The statement shall contain guidelines for determining salary and other benefits, as specified above, for the coming financial year, and describe the main principles underpinning the company’s management remuneration policy. The guidelines shall specify whether payments in addition to basic salary may be made, whether conditions or limits shall attach to any such additional payments, in which case what the said conditions or limits are, and any performance criteria or other allocation criteria.

The statement shall also contain a description of the management remuneration policy applied in the previous financial year, including how the guidelines for determining management remuneration have been implemented.

Furthermore, the statement shall also describe the impact, on the company and shareholders, of any benefit agreements mentioned in paragraph 3, nos. 1-6, which have been entered into or modified during the previous financial year.

The details of all share option schemes or employee share allocation schemes shall be approved in advance by the AGM.

INFORMATION AND COMMUNICATION

NEAS ASA shall pursue an information policy that contributes to building up and retaining the confidence of important stakeholder groups. The company’s information policy shall be based on openness and the non-discrimination of all shareholders. If the company’s share price is accurately to reflect the underlying value of the company, it is vital that all price-relevant information be made available to the market. For this reason NEAS ASA will make every effort to keep shareholders informed of its financial results, business outlook and other circumstances relevant to an assessment of the company’s position and a correct pricing of its shares in the market.
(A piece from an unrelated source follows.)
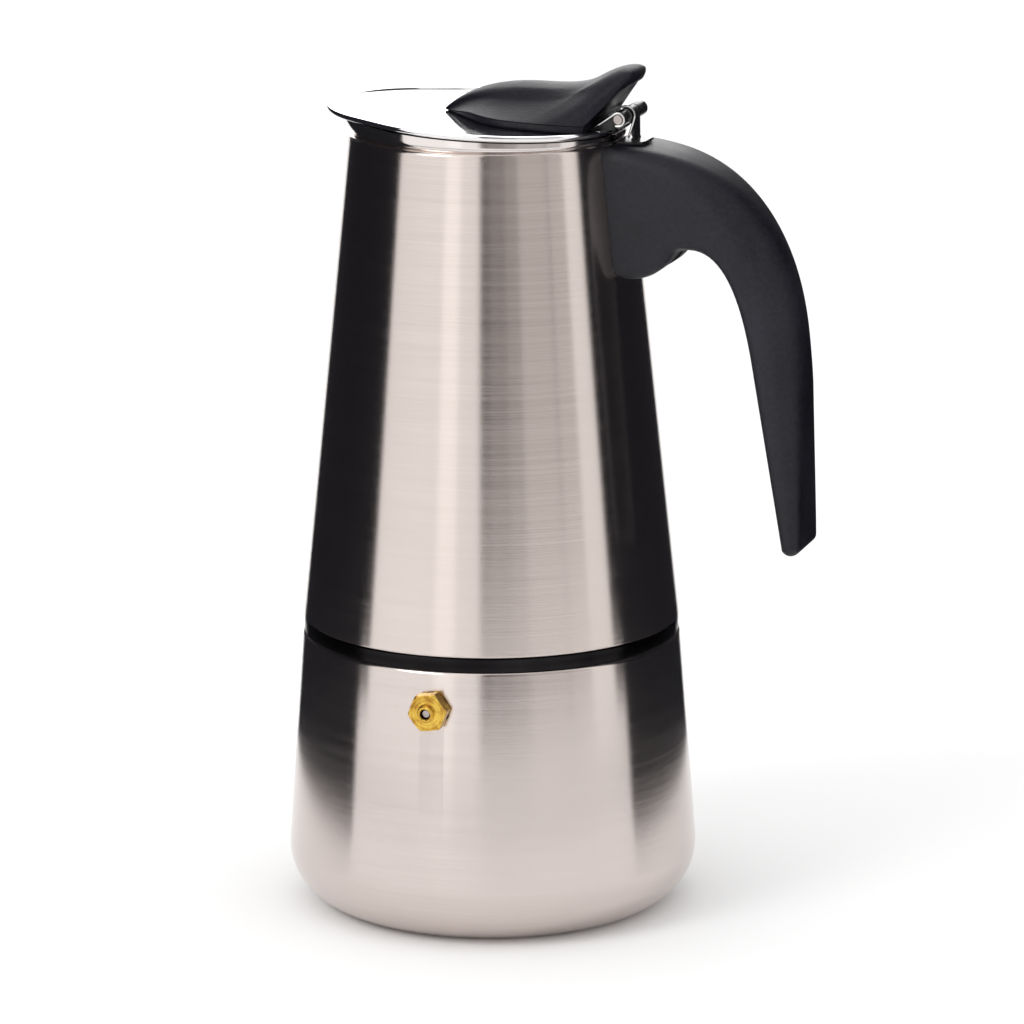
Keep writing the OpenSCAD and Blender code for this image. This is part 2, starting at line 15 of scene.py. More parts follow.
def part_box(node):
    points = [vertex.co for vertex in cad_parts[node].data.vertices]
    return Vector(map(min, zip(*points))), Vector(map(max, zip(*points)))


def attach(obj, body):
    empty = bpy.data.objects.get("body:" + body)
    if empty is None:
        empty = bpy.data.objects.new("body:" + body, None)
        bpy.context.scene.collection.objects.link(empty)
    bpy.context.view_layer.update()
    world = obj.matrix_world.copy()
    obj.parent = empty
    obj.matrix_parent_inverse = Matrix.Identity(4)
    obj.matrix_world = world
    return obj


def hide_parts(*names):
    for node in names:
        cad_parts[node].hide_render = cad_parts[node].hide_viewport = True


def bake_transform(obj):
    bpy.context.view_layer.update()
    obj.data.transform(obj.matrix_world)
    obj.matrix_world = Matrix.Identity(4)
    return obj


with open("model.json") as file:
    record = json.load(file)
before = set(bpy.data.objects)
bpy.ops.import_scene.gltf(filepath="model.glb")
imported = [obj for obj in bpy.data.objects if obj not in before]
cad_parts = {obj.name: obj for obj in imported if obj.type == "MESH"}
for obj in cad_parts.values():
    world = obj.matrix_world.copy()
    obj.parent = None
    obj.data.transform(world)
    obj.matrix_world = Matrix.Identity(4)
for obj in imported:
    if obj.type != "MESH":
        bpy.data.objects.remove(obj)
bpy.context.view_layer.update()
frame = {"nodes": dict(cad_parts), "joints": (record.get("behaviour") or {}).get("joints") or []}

MM = 0.001
SEGMENTS = 192


# ---------------------------------------------------------------- measures from the frame

def corners(node):
    """Lowest and highest corner of a CAD node at rest, in millimetres."""
    low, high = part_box(node)
    return low / MM, high / MM


def reach(node, z, band=0.3):
    """Largest distance from the pot's axis among a CAD node's points near a height."""
    points = [v.co / MM for v in frame["nodes"][node].data.vertices]
    return max(math.hypot(p.x, p.y) for p in points if abs(p.z - z) < band)


boiler_high = corners("boiler_shell")[1]
jug_low, jug_high = corners("jug_shell")
neck_low, neck_high = corners("boiler_neck")
pin_low, pin_high = corners("hinge_pin")
lid_joint = next(j for j in frame["joints"] if j["name"] == "lid_hinge")
PIN = Vector(lid_joint["pos_m"]) / MM
PIN_R = (pin_high.z - pin_low.z) / 2
KNUCKLE_R = 1.95
SHEET = 0.8
MOUTH_R = 31.6
LID_TILT = math.radians(2.8)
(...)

Emphasis will be placed on ensuring that the same information is provided to all stakeholders at the same time.

An updated financial calendar, including a schedule of important events such as the date of the AGM, the publication date for interim financial statements, the dividend payment date, etc, shall be available to shareholders from www.oslobors.no and our own website.

Open presentations will be arranged for investors in connection with the announcement of the company’s year-end and quarterly results. The presentations will be available from our website. In addition, the company will maintain an ongoing dialogue with and make presentations to analysts and investors.

TAKEOVER

The articles of association contain no takeover defence mechanisms, nor have any other measures been implemented to limit an investor’s ability to buy shares in the company.

AUDITOR

Each year the auditor shall present an auditing plan to the board.

The auditor is always in attendance when the board discusses the annual accounts. The board will, in this connection, receive a briefing on the annual accounts and such issues as are of particular importance to the auditor, including any disagreements between the auditor and company management.

Each year the board meets with the auditor to discuss a report drawn up by the auditor on the company’s accounting principles, areas of risk and control routines.

At least once a year the board will meet with the auditor without the company’s general manager or any other management representative being present.

Each year the auditor shall present to the board a written declaration of his independence and objectivity.

The board shall provide the AGM with a breakdown of the remuneration paid to the auditor for statutory auditing services and other specific services.